» **Aim of the exercise**: Your task is to quote the listing below exactly, beginning with its first line and ending on the line bearing "# Origin: centre".

= = = =

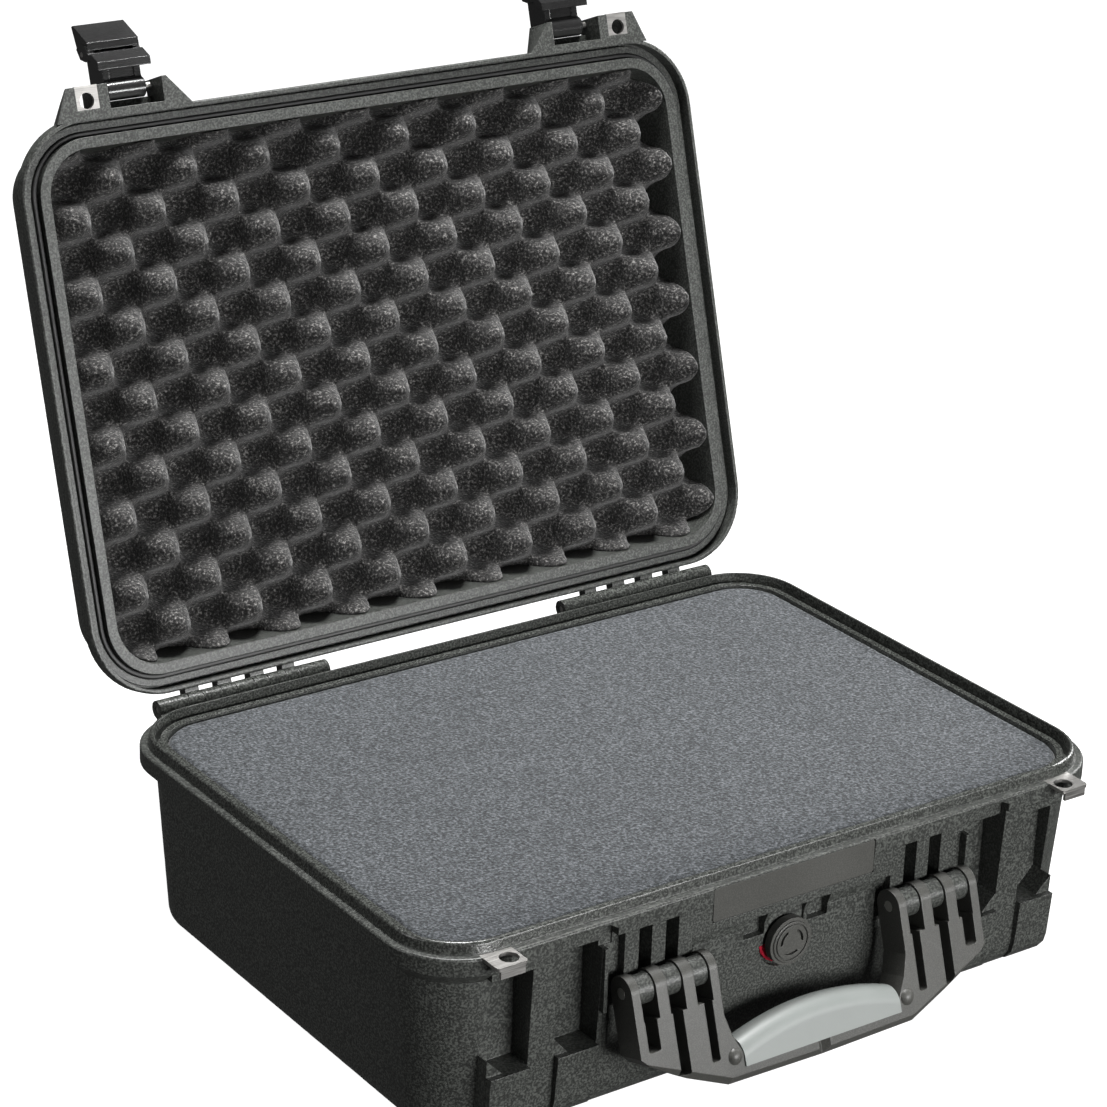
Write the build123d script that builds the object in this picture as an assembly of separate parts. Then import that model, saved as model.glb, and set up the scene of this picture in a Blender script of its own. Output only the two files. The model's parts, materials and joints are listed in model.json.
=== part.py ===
from build123d import *
from math import cos, radians, sin
import os

# Hard equipment case, lid open. Millimetres, +Z up, +X to the right, front towards -Y.
# Origin: centre of the underside. The lid's pieces are drawn closed and then swung open.

# ---- driving dimensions -------------------------------------------------
HALF_X, HALF_Y = 235.0, 168.0          # outer flange, half sizes
CORNER_R = 45.0                        # outer flange corner radius
PARTING_Z = 117.0                      # top face of the base flange
FLANGE_H = 10.0                        # height of the flange's upright face
CHAMFER = 8.5                          # slope below the flange
CLOSED_H = 176.0                       # total height when shut
WALL_IN = 9.5                          # flange face to the outer wall, at the flange
BOTTOM_R = 14.0                        # rounding round the underside
FLOOR_T = 4.5                          # wall and floor thickness

LIP_IN, LIP_OUT = 15.6, 11.6           # inner lip of the base, measured in from the flange face
LIP_TOP = 118.5
TONGUE_IN, TONGUE_OUT = 8.0, 4.4       # tongue that presses on the seal
TONGUE_TOP = 123.5
GROOVE_Z = 112.0

HINGE_Y, HINGE_Z = 176.0, 117.75
LID_OPEN = 106.45                      # degrees from shut
HINGE_R = 5.5
HINGE_PIN_R = 2.0
RUN = 0.05                             # radial running clearance round the pins

HANDLE_Y, HANDLE_Z = -174.0, 75.2
HANDLE_TILT = 18.0                     # degrees forward from hanging
HANDLE_X = 91.0                        # centre of each handle hinge
KNUCKLE_R, KNUCKLE_W, KNUCKLE_PITCH = 8.5, 9.7, 17.6
HANDLE_PIN_R = 3.2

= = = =

» **Completed task**:
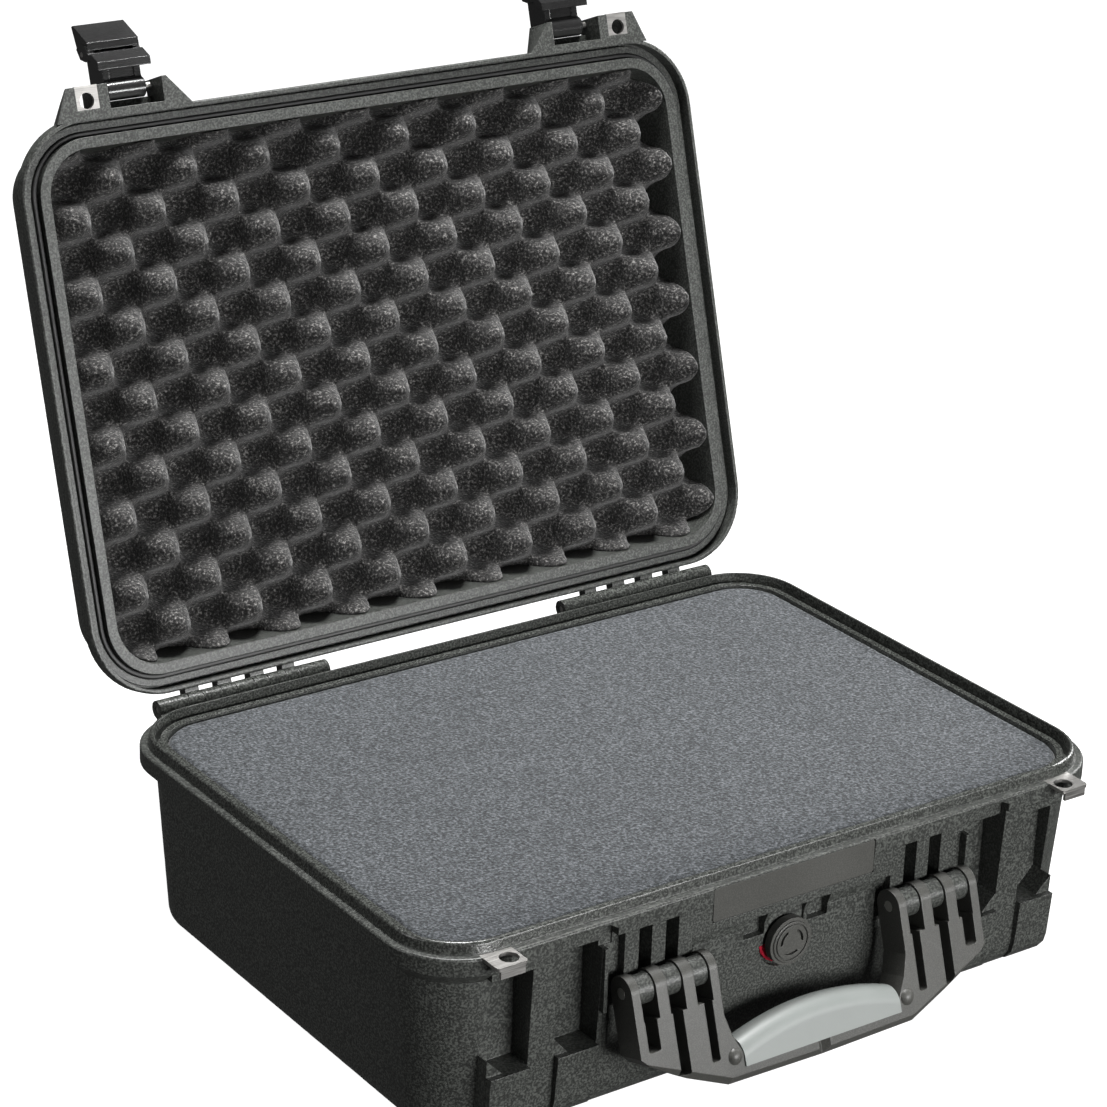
Write the build123d script that builds the object in this picture as an assembly of separate parts. Then import that model, saved as model.glb, and set up the scene of this picture in a Blender script of its own. Output only the two files. The model's parts, materials and joints are listed in model.json.
=== part.py ===
from build123d import *
from math import cos, radians, sin
import os

# Hard equipment case, lid open. Millimetres, +Z up, +X to the right, front towards -Y.
# Origin: centre of the underside. The lid's pieces are drawn closed and then swung open.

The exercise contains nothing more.